Grandmother who thought she was "plump" has 140-pound tumor removed
Mary Clancey of St. Clair, Pennsylvania, is thankful for the quick-thinking decisions of her doctors who discovered a serious medical condition that could have potentially ended her life.
A 140-pound cancerous tumor was removed from the 71-year-old grandmother in a five-hour operation on Nov. 10, 2016, after her son urged her to seek help.
“Things started getting harder to do -- harder to walk, harder to stand -- and then one day I couldn’t get out of bed,” Clancey said. “My son said, ‘Let’s call an ambulance and take you out of here.’”

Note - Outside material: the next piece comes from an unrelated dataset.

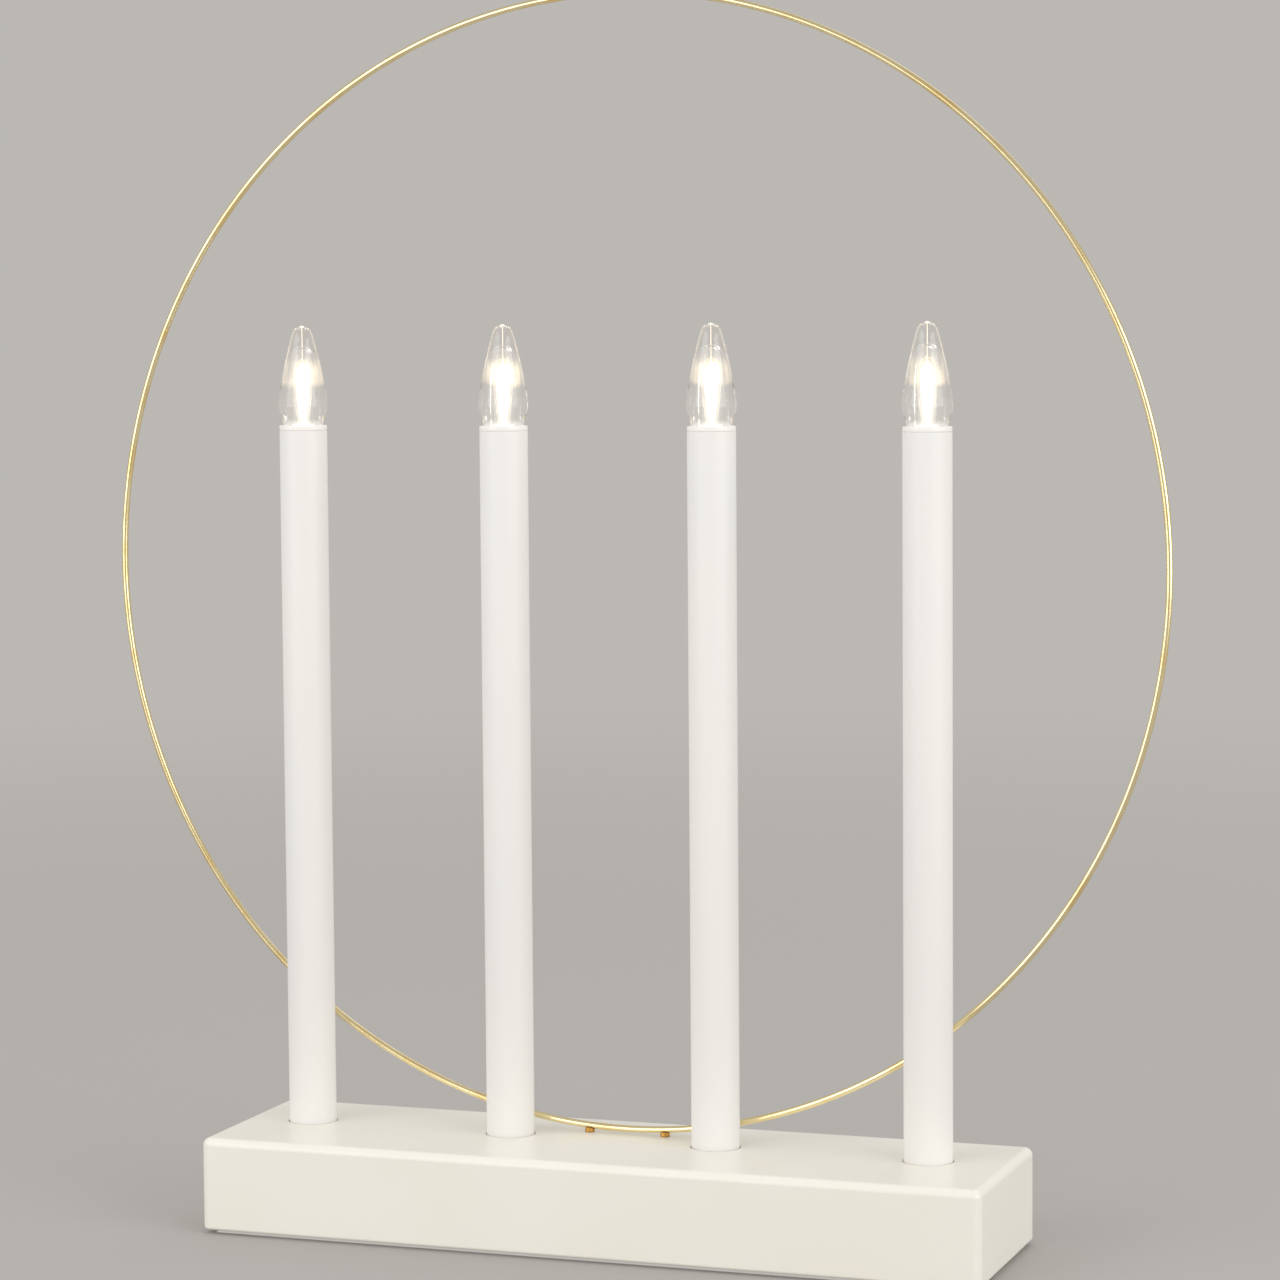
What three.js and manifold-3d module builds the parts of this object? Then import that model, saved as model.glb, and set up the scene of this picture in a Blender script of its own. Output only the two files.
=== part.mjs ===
// LED candle holder: four slim candles in a row on a painted wooden base, with a thin brass ring standing
// behind them. The base is routed out from below and holds three AA cells, a slide switch and a timer board.
// Millimetres, +Z up, front towards -Y. The origin is on the floor, under the middle of the base.
import * as THREE from "three";
import { mergeVertices } from "three/addons/utils/BufferGeometryUtils.js";
import Module from "manifold-3d";

// Gap left around a piece that sits in another one
const FIT = 0.3;
// How far a cutting or joining shape runs past the face that it goes through
const THROUGH = 1;

// Wooden base, routed from below from one outer candle to the other
const BASE_WIDTH = 302;
const BASE_DEPTH = 80;
const BASE_HEIGHT = 35;
const BASE_EDGE_RADIUS = 3;
const BASE_CORNER_EXTRA = 0.3;
const BASE_ROOF = 10;
const CAVITY_CORNER_RADIUS = 5;
const CAVITY_PAST_CANDLES = 5.5;

// Bottom plate, let into the base's underside, its screws in pillars of wood, and the rubber feet
const PLATE_THICKNESS = 3;
const PLATE_MARGIN = 4;
const PLATE_CORNER_RADIUS = 3;
const SCREW_LENGTH = 12;
const SCREW_THREAD_DIAMETER = 3;
const SCREW_HEAD_DIAMETER = 6;
const SCREW_HEAD_HEIGHT = 1.6;
const SCREW_RECESS_LENGTH = 4;
const SCREW_RECESS_WIDTH = 0.8;
const SCREW_RECESS_DEPTH = 0.9;
const SCREW_SPACING = 110;
const SCREW_FROM_PLATE_EDGE = 3.7;
const SCREW_PILLAR_DIAMETER = 9;
const FOOT_HEIGHT = 1.5;
const FOOT_DIAMETER = 12;
const FOOT_CHAMFER = 0.4;
const FOOT_INSET_X = 14;
const FOOT_INSET_Y = 13;

// Candles: a row of tubes, each with a cap, a small LED, a light guide over it and a clear flame
const CANDLE_COUNT = 4;
const CANDLE_FROM_BASE_END = 28.75;
const ROW_X = -2;
const ROW_Y = 4;
const TUBE_DIAMETER = 18;
const TUBE_WALL = 0.9;
const TUBE_ABOVE_BASE = 265;
const TUBE_SEAT_DEPTH = 6;
const LEAD_HOLE_DIAMETER = 5;
const CAP_THICKNESS = 1.9;
const CAP_SPIGOT_LENGTH = 5;
const CAP_SPIGOT_WALL = 1;
const CAP_BOSS_HEIGHT = 0.8;
const LED_DIAMETER = 3;
const LED_HEIGHT = 5.3;
const LED_FLANGE_DIAMETER = 3.8;
const LED_FLANGE_HEIGHT = 1;
const LED_LEG_LENGTH = 5;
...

Although Clancey described herself as “getting a little plump” over the last 15 years, she had no idea it was due to a tumor slowly growing in her abdomen. It wasn’t detected until doctors at Lehigh Valley Health Network (LVHN) in Allentown, Pennsylvania, did a CAT scan and realized an ovarian cyst had grown into a Stage 1 mass. At the time she weighed 365 pounds.
“The results of Mary’s CAT scan are permanently engrained in my mind,” Dr. Richard Boulay, chief of gynecologic oncology at LVHN, said. “The mass was so big it didn’t even fit in the picture of the scanner -- I had never seen anything like it.”
Prior to the discovery and as she was gaining weight, Clancey said doctors told her just to watch what she ate. Just over 5 feet tall, she said she felt destined to become “a short round, fat little old lady.”
But as a result of that surgery, she lost 180 pounds of tumor and tissue -- about half her body weight, the doctors said.
Made up predominantly of water, the tumor was “slippery and nasty,” Boulay said.
To help in the removal of the tumor, a second operating table had to be moved next to the one on which Clancey was lying so the mass could be rolled out without it rupturing, The Morning Call reported.
Clancey was under the watchful eye of LVHN doctors for 26 days after the procedure. She is now back home in good spirits.
“I was going to be a short, fat, round little old lady before, so you never know, I might just turn into a voluptuous babe now,” Clancey joked.
The hospital posted a video on YouTube documenting her medical journey.
The team at LVNH who took care of Clancey are happy to be a part of this success story.
“When someone like Mary grabs your hand a couple of days later and says, ‘Thank you for giving me my life back,’ it doesn’t get any better than that,” Boulay said.
The doctor said Clancey has no need further treatment such as chemotherapy or radiation.